Der Goldene Bär ging an…
„Alcarras“ von Carla Simón gewann indes den Hauptpreis der Berlinale: Die spanische Produktion wurde in Berlin mit dem Goldenen Bären ausgezeichnet. Darin geht es um eine Familie, die jeden Sommer auf ihrer Pfirsichplantage im katalonischen Alcarràs verbringt: Doch die diesjährige Ernte könnte die letzte sein. Solarpaneele sollen die Bäume ersetzen und es droht die Zwangsräumung. Ein einfühlsam komponiertes Drama, eine Überraschung, und auch wieder nicht: Der Film ist durchaus preiswürdig. Die 36-jährige Filmemacherin Simón zeigte sich in ihrer Dankesrede als treue Verfechterin des Festivals: „Ich fühle mich wie ein Kind der Berlinale. Vielleicht sollte ich hierher ziehen.“
Weitere Trophäen
Daneben verteilte die Berlinale weitere Trophäen: Den dritten Preis in Folge, den Großen Preis der Jury, erhielt heuer der Südkoreaner Hong Sangsoo, diesmal für sein schwarzweißes Drama „The Novelist’s Film“. Der Jury-Preis ging an „Robe of Gems“ von Natalia López Gallardo. Der Silberne Bär für die beste Nebenrolle wurde Laura Basuki im indonesischen Frauendrama „Nana“ von Kamila Andini zugesprochen.
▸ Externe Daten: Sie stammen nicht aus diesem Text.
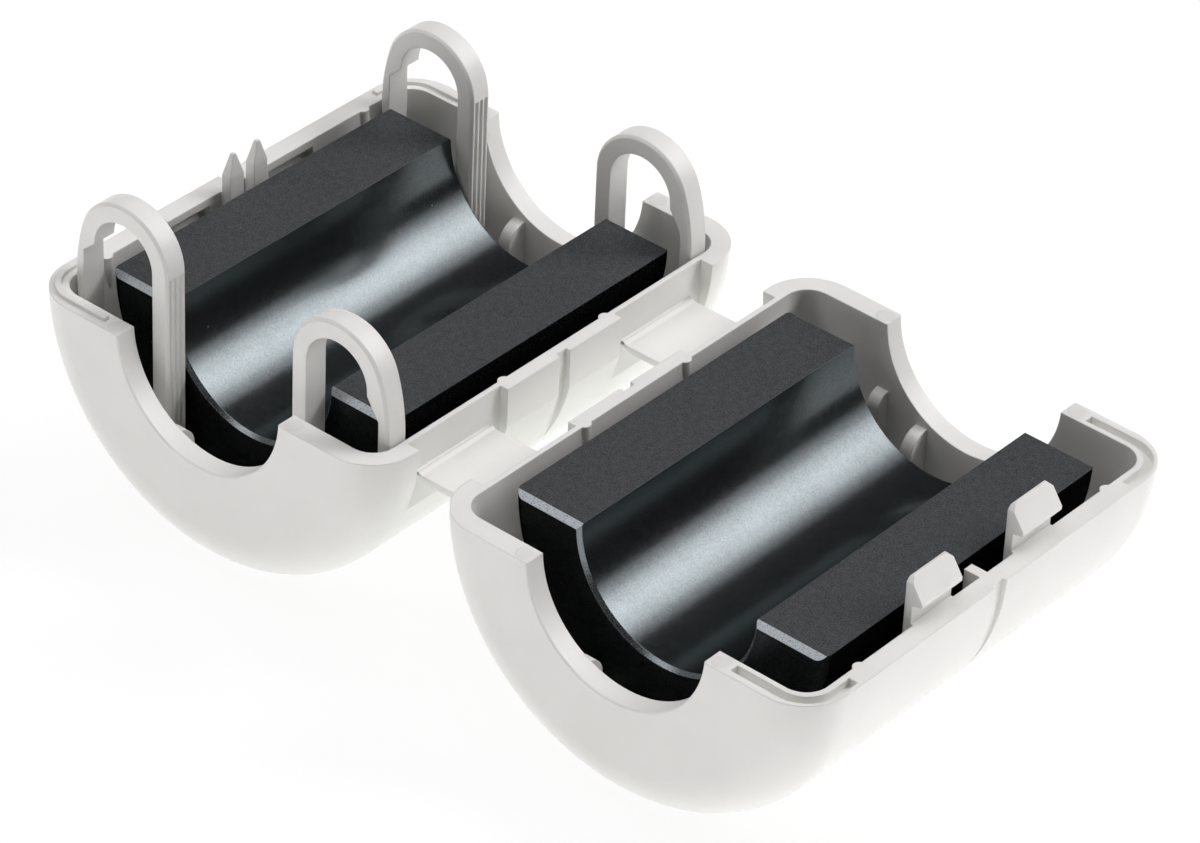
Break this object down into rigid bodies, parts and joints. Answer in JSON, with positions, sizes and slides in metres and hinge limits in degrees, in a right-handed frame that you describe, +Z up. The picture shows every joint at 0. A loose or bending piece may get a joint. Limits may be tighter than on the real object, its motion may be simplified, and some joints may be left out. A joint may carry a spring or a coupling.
{
  "type": "clip-on ferrite bead",
  "caption": "Hinged clip-on case, lying open, with a half ferrite core in each shell and spring loops at both ends that grip the cable.",
  "frame": {"origin": "on the axis of the cable bore of the base half, at mid length and in the plane of its mating faces", "axes": "+Y along the cable, +Z up out of the open halves, +X from the base half towards the cover half"},
  "size_m": [0.0707, 0.0398, 0.0241],
  "materials": {
    "case_plastic": "moulded polyamide, light warm grey, satin",
    "ferrite": "sintered ferrite, dark grey; ground mating faces are matt and speckled, the bore is smoother"
  },
  "bodies": {
    "base": {"base_shell": "case_plastic", "base_core": "ferrite"},
    "hinge_straps": {"hinge_strap_front": "case_plastic", "hinge_strap_rear": "case_plastic"},
    "cover": {"cover_shell": "case_plastic", "cover_core": "ferrite"}
  },
  "joints": [
    {"name": "base_hinge", "type": "hinge", "parent": "base", "child": "hinge_straps", "pos_m": [0.01559, 0, -0.0032], "axis": [0, -1, 0], "range_deg": [0, 90]},
    {"name": "cover_hinge", "type": "hinge", "parent": "hinge_straps", "child": "cover", "pos_m": [0.02207, 0, -0.0032], "axis": [0, -1, 0], "range_deg": [0, 90]}
  ],
  "couplings": [
    {"joint": "cover_hinge", "follows": "base_hinge", "ratio": 1}
  ]
}
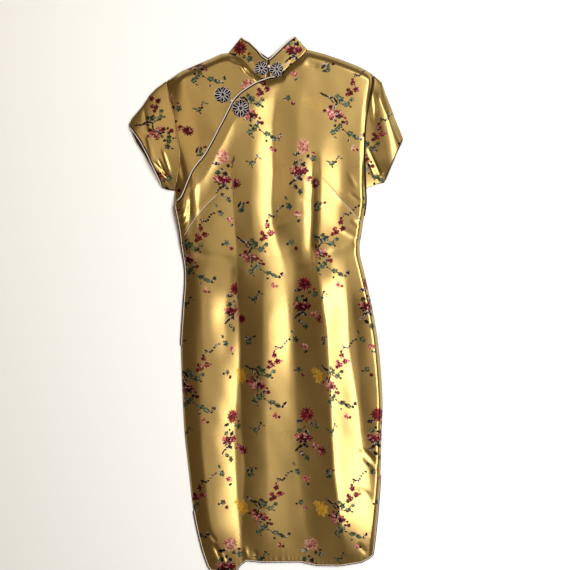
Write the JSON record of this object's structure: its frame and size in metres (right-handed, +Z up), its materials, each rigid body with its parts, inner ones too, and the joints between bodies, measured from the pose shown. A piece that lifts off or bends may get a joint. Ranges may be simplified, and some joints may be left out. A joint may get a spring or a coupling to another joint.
{
  "type": "cheongsam dress",
  "caption": "Short-sleeved satin cheongsam laid flat, with a mandarin collar, a curved front opening edged with piping, and flower knots.",
  "frame": {"origin": "centre of the bounding box in X and Y, on the surface that the dress lies on", "axes": "+X to the picture's right, which is the wearer's left; +Y from the hem to the collar; +Z up out of the front"},
  "size_m": [0.5528, 1.0781, 0.0235],
  "materials": {
    "gold_satin": "gold satin brocade, smooth sheen, flowers and sprigs in red, pink, green and ochre",
    "pale_piping": "pale satin piping with a thin dark line",
    "flower_knot": "silvery lavender cord loops over black"
  },
  "bodies": {
    "root": {"front_panel": "gold_satin", "right_front": "gold_satin", "back_panel": "gold_satin", "sleeve_left": "gold_satin", "sleeve_right": "gold_satin", "collar": "gold_satin", "piping_opening": "pale_piping", "piping_collar_left": "pale_piping", "piping_collar_right": "pale_piping", "piping_collar_back": "pale_piping", "piping_sleeve_left": "pale_piping", "piping_sleeve_left_back": "pale_piping", "piping_sleeve_right": "pale_piping", "piping_hem": "pale_piping", "frog_collar_left": "flower_knot", "frog_collar_right": "flower_knot", "frog_chest_left": "flower_knot", "frog_chest_right": "flower_knot", "knot_collar": "pale_piping", "knot_chest": "pale_piping"}
  },
  "joints": []
}
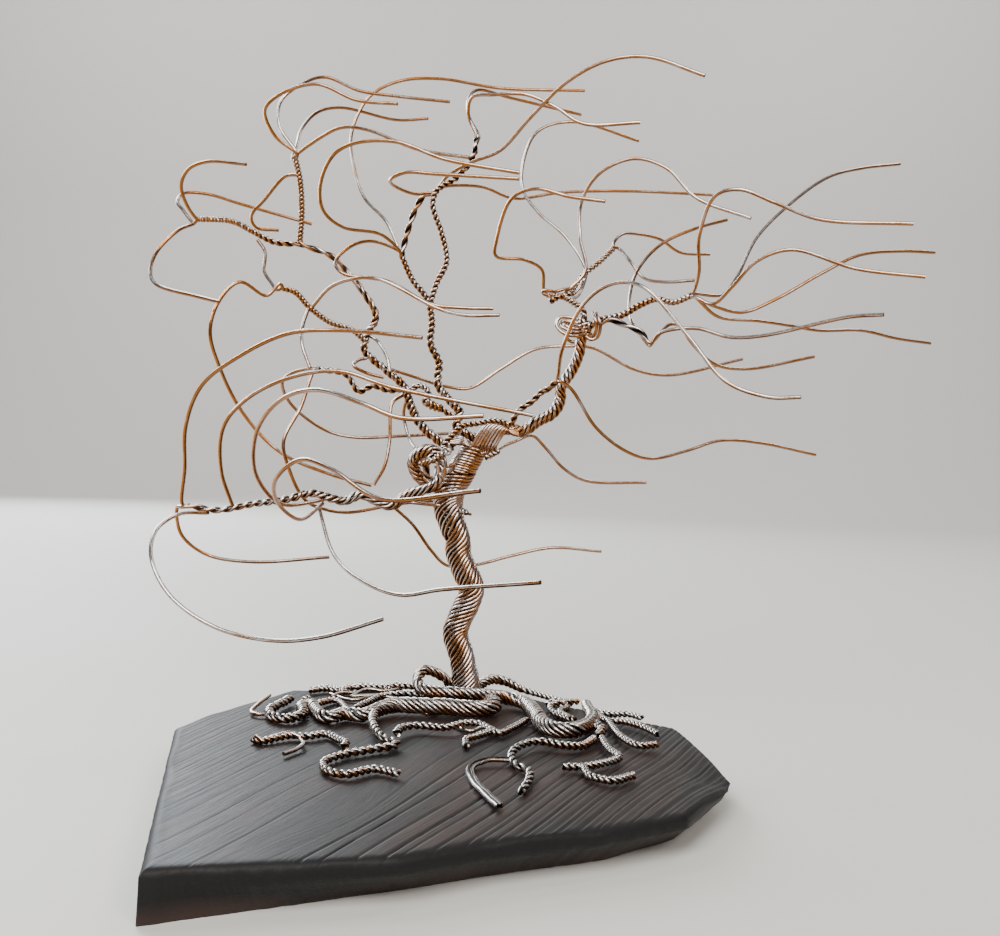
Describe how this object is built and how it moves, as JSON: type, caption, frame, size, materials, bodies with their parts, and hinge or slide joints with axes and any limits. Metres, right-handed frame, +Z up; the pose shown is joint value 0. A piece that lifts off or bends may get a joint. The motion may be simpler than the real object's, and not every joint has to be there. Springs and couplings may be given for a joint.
{
  "type": "wire tree sculpture",
  "caption": "Windswept bare tree twisted from steel wire: trunk, limbs and streaming twigs, with twisted roots spread over a thin charred wooden board that it stands on.",
  "frame": {"origin": "on the flat underside of the board, below its middle", "axes": "+Z up along the tree, +X to the side that the wind blows the twigs to, +Y towards the edge that the trunk stands near"},
  "size_m": [0.2632, 0.2016, 0.2295],
  "materials": {
    "charred_pine": "burnt with a flame, brushed and lacquered, satin",
    "steel_wire": "drawn soft steel wire, bare, bright with a warm tarnish"
  },
  "bodies": {
    "root": {"wood_base": "charred_pine", "inner_left_twig": "steel_wire", "inner_left_wire": "steel_wire", "left_branch": "steel_wire", "left_hook_twig": "steel_wire", "left_hook_wire": "steel_wire", "left_limb": "steel_wire", "left_limb_wire": "steel_wire", "left_top_wire_1": "steel_wire", "left_top_wire_2": "steel_wire", "left_top_wire_3": "steel_wire", "left_top_wire_4": "steel_wire", "left_upright_twig": "steel_wire", "left_wire_1": "steel_wire", "left_wire_2": "steel_wire", "lower_branch": "steel_wire", "lower_wire_1": "steel_wire", "lower_wire_2": "steel_wire", "lower_wire_3": "steel_wire", "lower_wire_4": "steel_wire", "lower_wire_5": "steel_wire", "lower_wire_6": "steel_wire", "lower_wire_7": "steel_wire", "middle_limb": "steel_wire", "middle_short_twig": "steel_wire", "middle_tall_twig": "steel_wire", "middle_wire_1": "steel_wire", "middle_wire_2": "steel_wire", "middle_wire_3": "steel_wire", "right_back_twig": "steel_wire", "right_back_wire_1": "steel_wire", "right_back_wire_2": "steel_wire", "right_fine_twig": "steel_wire", "right_limb": "steel_wire", "right_low_wire": "steel_wire", "right_lower_twig": "steel_wire", "right_lower_wire_1": "steel_wire", "right_lower_wire_2": "steel_wire", "right_open_twist": "steel_wire", "right_open_wire": "steel_wire", "right_outer_twig": "steel_wire", "right_outer_wire_1": "steel_wire", "right_outer_wire_2": "steel_wire", "right_outer_wire_3": "steel_wire", "right_outer_wire_4": "steel_wire", "root_back_right": "steel_wire", "root_front": "steel_wire", "root_left": "steel_wire", "root_left_back": "steel_wire", "root_left_middle": "steel_wire", "root_middle": "steel_wire", "root_near_left": "steel_wire", "root_near_left_fork": "steel_wire", "root_near_right": "steel_wire", "root_near_right_fork": "steel_wire", "root_right_fan": "steel_wire", "root_right_loop": "steel_wire", "trunk": "steel_wire", "trunk_top_twist": "steel_wire"}
  },
  "joints": []
}
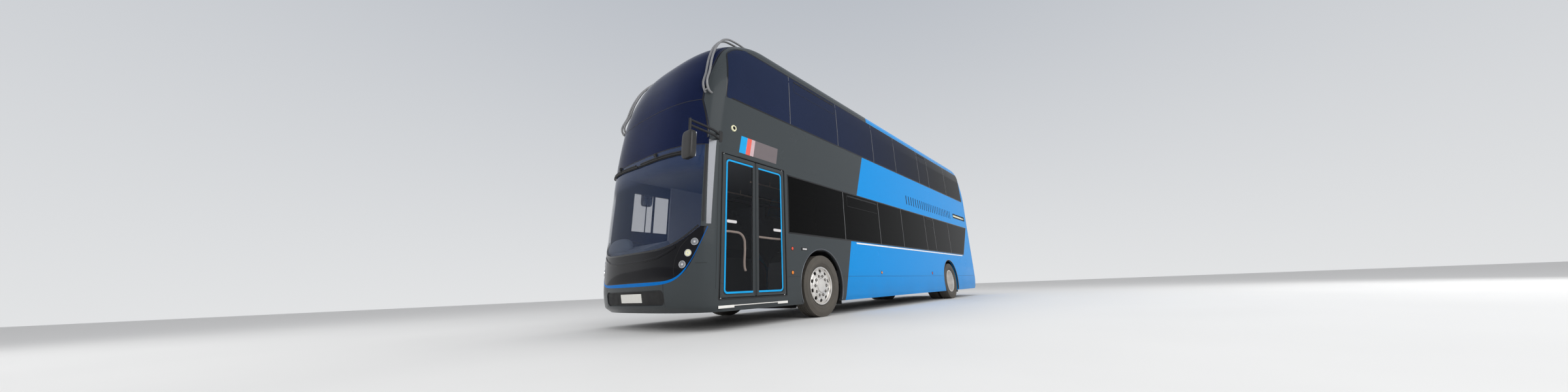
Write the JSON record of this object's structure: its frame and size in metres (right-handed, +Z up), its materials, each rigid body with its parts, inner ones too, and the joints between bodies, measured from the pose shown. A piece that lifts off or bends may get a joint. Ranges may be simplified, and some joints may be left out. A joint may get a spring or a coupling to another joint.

Die türkischstämmige deutsche Kabarettistin Meltem Kaptan erhielt für Andreas Dresens „Rabiye Kurnaz gegen George W. Bush“ den Darstellerpreis der Berlinale: „Ich kann das nicht glauben, ich werde Wochen brauchen, um das zu realisieren“, sagte sie in ihrer emotionalen Dankesrede. Im Film spielt sie die reale Figur der Rabiye Kurnaz, die fünf Jahre dafür kämpfte, ihren unschuldig in Guantanamo einsitzenden Sohn freizubekommen. Laila Stieler erhielt für den Film außerdem die Auszeichnung für das beste Drehbuch. Und auch bei den Regisseuren siegte eine Frau: Die Französin Claire Denis wurde für ihre Dreiecksgeschichte „Avec amour et acharnement“ mit einem Silberbären gewürdigt. Vor ihrer Kamera lieben sich Juliette Binoche und Vincent Lindon.
Dass hier viele Frauen als Preisträgerinnen aufscheinen, ist ein Zeichen für den beginnenden Wandel in der Filmszene: Die einst männerdominierten Sparten sind zusehends auch von Frauen besetzt, bis zur Geschlechterparität beim Film ist es aber noch immer ein weiter Weg.